What follows is a listing; give it again exactly, in its entirety.

• DATA BLOCK
***
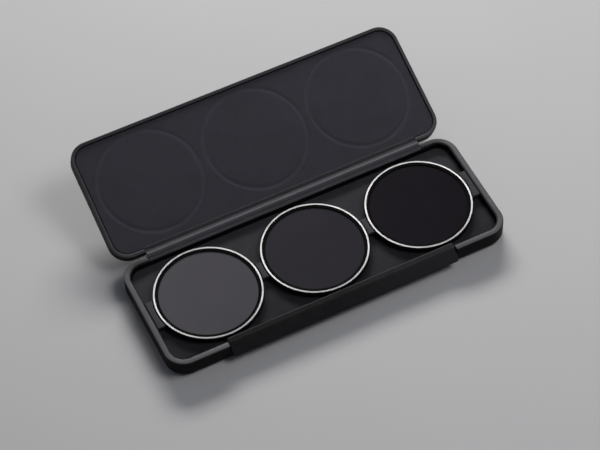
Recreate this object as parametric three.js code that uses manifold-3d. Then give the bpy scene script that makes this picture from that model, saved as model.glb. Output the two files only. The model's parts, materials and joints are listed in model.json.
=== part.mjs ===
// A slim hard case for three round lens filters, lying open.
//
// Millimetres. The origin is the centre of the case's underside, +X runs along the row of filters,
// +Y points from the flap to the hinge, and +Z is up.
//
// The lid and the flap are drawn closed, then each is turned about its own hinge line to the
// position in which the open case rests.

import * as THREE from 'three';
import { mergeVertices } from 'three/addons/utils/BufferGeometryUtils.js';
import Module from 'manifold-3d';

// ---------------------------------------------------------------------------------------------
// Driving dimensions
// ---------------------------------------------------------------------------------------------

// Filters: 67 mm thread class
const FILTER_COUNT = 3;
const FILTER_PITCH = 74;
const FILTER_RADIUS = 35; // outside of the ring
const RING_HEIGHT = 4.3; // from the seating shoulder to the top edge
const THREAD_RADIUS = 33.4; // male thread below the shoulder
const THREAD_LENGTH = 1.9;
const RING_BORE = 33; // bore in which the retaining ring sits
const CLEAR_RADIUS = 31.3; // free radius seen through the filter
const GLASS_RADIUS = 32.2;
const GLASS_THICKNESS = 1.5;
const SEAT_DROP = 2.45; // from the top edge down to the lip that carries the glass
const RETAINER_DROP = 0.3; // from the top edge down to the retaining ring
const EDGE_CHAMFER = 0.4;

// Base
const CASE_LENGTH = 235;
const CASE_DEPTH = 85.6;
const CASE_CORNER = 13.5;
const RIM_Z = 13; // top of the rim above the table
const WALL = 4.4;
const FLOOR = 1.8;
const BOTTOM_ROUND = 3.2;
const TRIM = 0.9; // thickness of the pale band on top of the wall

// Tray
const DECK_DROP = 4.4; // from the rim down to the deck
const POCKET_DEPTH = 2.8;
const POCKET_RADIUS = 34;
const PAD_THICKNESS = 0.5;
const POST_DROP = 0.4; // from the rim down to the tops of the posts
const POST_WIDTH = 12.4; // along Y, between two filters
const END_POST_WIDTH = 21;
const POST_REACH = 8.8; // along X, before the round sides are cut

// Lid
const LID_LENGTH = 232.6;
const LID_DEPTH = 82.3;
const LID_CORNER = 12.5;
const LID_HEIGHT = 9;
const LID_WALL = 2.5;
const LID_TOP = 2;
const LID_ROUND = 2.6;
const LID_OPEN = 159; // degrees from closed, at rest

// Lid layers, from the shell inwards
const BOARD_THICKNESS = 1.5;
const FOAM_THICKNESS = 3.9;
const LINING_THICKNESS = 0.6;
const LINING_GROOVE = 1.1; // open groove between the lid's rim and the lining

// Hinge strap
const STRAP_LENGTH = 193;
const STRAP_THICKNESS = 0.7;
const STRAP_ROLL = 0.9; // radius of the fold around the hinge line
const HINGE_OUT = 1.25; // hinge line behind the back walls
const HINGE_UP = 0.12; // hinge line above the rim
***
• RESULT BELOW
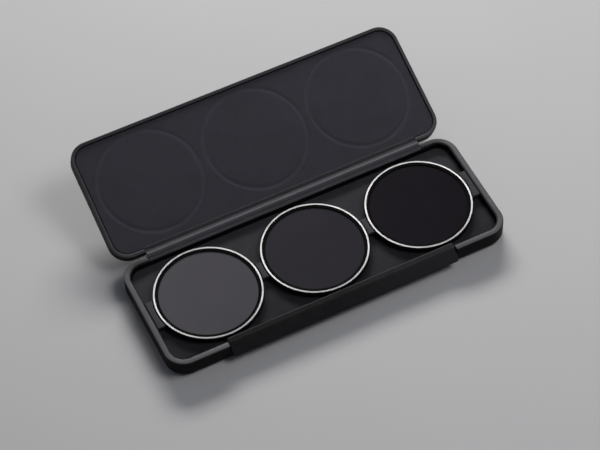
Recreate this object as parametric three.js code that uses manifold-3d. Then give the bpy scene script that makes this picture from that model, saved as model.glb. Output the two files only. The model's parts, materials and joints are listed in model.json.
=== part.mjs ===
// A slim hard case for three round lens filters, lying open.
//
// Millimetres. The origin is the centre of the case's underside, +X runs along the row of filters,
// +Y points from the flap to the hinge, and +Z is up.
//
// The lid and the flap are drawn closed, then each is turned about its own hinge line to the
// position in which the open case rests.

import * as THREE from 'three';
import { mergeVertices } from 'three/addons/utils/BufferGeometryUtils.js';
import Module from 'manifold-3d';

// ---------------------------------------------------------------------------------------------
// Driving dimensions
// ---------------------------------------------------------------------------------------------

// Filters: 67 mm thread class
const FILTER_COUNT = 3;
const FILTER_PITCH = 74;
const FILTER_RADIUS = 35; // outside of the ring
const RING_HEIGHT = 4.3; // from the seating shoulder to the top edge
const THREAD_RADIUS = 33.4; // male thread below the shoulder
const THREAD_LENGTH = 1.9;
const RING_BORE = 33; // bore in which the retaining ring sits
const CLEAR_RADIUS = 31.3; // free radius seen through the filter
const GLASS_RADIUS = 32.2;
const GLASS_THICKNESS = 1.5;
const SEAT_DROP = 2.45; // from the top edge down to the lip that carries the glass
const RETAINER_DROP = 0.3; // from the top edge down to the retaining ring
const EDGE_CHAMFER = 0.4;

// Base
const CASE_LENGTH = 235;
const CASE_DEPTH = 85.6;
const CASE_CORNER = 13.5;
const RIM_Z = 13; // top of the rim above the table
const WALL = 4.4;
const FLOOR = 1.8;
const BOTTOM_ROUND = 3.2;
const TRIM = 0.9; // thickness of the pale band on top of the wall

// Tray
const DECK_DROP = 4.4; // from the rim down to the deck
const POCKET_DEPTH = 2.8;
const POCKET_RADIUS = 34;
const PAD_THICKNESS = 0.5;
const POST_DROP = 0.4; // from the rim down to the tops of the posts
const POST_WIDTH = 12.4; // along Y, between two filters
const END_POST_WIDTH = 21;
const POST_REACH = 8.8; // along X, before the round sides are cut

// Lid
const LID_LENGTH = 232.6;
const LID_DEPTH = 82.3;
const LID_CORNER = 12.5;
const LID_HEIGHT = 9;
const LID_WALL = 2.5;
const LID_TOP = 2;
const LID_ROUND = 2.6;
const LID_OPEN = 159; // degrees from closed, at rest

// Lid layers, from the shell inwards
const BOARD_THICKNESS = 1.5;
const FOAM_THICKNESS = 3.9;
const LINING_THICKNESS = 0.6;
const LINING_GROOVE = 1.1; // open groove between the lid's rim and the lining

// Hinge strap
const STRAP_LENGTH = 193;
const STRAP_THICKNESS = 0.7;
const STRAP_ROLL = 0.9; // radius of the fold around the hinge line
const HINGE_OUT = 1.25; // hinge line behind the back walls
const HINGE_UP = 0.12; // hinge line above the rim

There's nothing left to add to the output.